13. Open questions for the AWS architect

  1. WAF for the ingest endpoint. API Gateway HTTP API supports AWS WAF. Worth the cost at MVP? The analytics endpoint is public by design (browser-fetched), but rate limiting per viewer_hash or per IP would mitigate abuse. Alternative: API Gateway throttling alone.
  2. CloudFront in front of API Gateway. Adds another layer ($0.0085 per 10K requests + transfer) but lets us cache the OPTIONS preflight and centralize edge processing. Worth it at our request volumes?
  3. VPC for the ingest Lambda. The ingest Lambda touches SQS only — no DB access. Keeping it out of a VPC avoids cold-start penalties. Confirm there is no compliance reason to require VPC isolation.
  4. Glue Data Catalog or self-managed table definitions? Glue is convenient but has a small per-table cost. At one Parquet table for raw events, the difference is negligible — recommend Glue. Sanity check.
  5. Athena workgroup quotas and cost alarms. What is the right default per-query data-scanned limit to set, to prevent a runaway dashboard query from scanning a year of data?

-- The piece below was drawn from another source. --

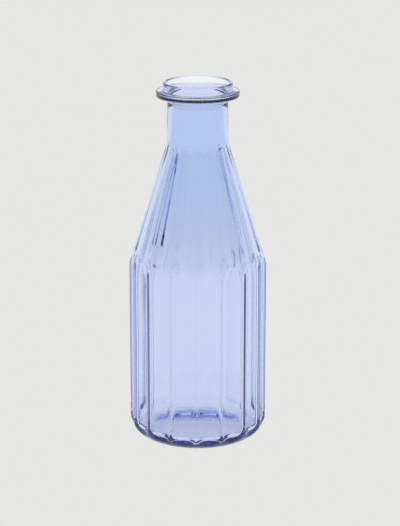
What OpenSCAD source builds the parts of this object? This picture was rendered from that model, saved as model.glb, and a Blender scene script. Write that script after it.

  6. S3 read enforcement. Since the database is shared and scoping is enforced at the query layer (repository checks organization_id), is the S3 partition prefix sufficient for Athena query scoping, or do we want bucket policies + IAM conditions as a second layer?
  7. Cross-region DR. Active-active is overkill at MVP. Is S3 Cross-Region Replication on the curated and rollups zones sufficient for RTO/RPO targets, or do we need standby Lambdas?
  8. Reserved concurrency. Should the ingest Lambda have reserved concurrency to protect downstream services during a traffic spike, or is unreserved fine given SQS smoothing?
  9. Kinesis Firehose migration triggers. At what concrete event-per-day threshold does Firehose become cheaper than Lambda + SQS? Help validate the ~10M/day rule of thumb.
  10. Athena Iceberg in v2. Worth planning for, even though v1 is plain Parquet? Iceberg would simplify DSAR partition rewrites and schema evolution.